President and Chief Executive Officer, Canadian Tourism Commission

Michele McKenzie

We have full access to the minister, and in fact, Minister Ritz has been providing access to tourism operators from across the country to provide input on priorities, and that access has been provided to the Canadian Tourism Commission as well.

To answer your question, yes, we certainly can provide that advice.

5:25 p.m.

Bloc

Paule Brunelle Bloc Trois-Rivières, QC

I encourage you to do so.

Do I have any time left, Mr. Chairman?

5:25 p.m.

Conservative

The Chair Conservative James Rajotte

Yes.

5:25 p.m.

Bloc

Paule Brunelle Bloc Trois-Rivières, QC

Mr. Leclaire, I am surprised. I had not taken much of an interest in this program. I have a Honda Accord and its gas consumption is a little high; also, as the saying goes, I have somewhat of a lead foot.

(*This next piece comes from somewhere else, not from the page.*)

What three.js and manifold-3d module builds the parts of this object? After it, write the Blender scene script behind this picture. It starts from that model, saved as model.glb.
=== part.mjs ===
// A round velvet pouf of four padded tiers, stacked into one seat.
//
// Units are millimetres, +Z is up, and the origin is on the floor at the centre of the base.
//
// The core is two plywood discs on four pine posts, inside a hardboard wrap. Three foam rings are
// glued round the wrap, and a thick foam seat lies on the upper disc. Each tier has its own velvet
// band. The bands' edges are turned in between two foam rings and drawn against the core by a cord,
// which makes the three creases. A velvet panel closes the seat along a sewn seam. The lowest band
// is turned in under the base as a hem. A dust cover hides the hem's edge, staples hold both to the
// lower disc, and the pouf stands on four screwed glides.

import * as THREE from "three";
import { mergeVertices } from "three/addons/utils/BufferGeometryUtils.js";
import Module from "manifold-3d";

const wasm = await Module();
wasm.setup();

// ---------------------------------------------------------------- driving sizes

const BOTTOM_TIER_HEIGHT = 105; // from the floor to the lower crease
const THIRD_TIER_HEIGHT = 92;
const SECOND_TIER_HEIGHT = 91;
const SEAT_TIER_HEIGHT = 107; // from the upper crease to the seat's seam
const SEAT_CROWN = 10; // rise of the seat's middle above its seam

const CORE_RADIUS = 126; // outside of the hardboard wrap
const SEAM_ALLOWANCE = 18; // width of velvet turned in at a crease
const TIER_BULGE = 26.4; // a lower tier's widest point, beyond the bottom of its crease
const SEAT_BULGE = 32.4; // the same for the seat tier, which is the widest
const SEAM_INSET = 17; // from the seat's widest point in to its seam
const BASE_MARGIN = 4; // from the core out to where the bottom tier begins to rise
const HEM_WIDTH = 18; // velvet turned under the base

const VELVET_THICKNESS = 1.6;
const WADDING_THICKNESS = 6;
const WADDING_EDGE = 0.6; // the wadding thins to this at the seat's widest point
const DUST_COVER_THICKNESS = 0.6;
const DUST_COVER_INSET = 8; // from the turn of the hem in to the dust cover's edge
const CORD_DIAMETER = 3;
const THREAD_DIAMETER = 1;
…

Looking at the figures you have presented, I see that this program will only affect 19,000 vehicles. How much will it cost us? In terms of the Green Levy, the amount we will be receiving will surely be larger. Will the vehicle efficiency program pay dividends for Canada?

5:25 p.m.

Director General, Automotive and Transportation Industries, Department of Industry

Guy Leclaire

I would first like to say that the 19,000 vehicles I referred to are only vehicles built in Canada.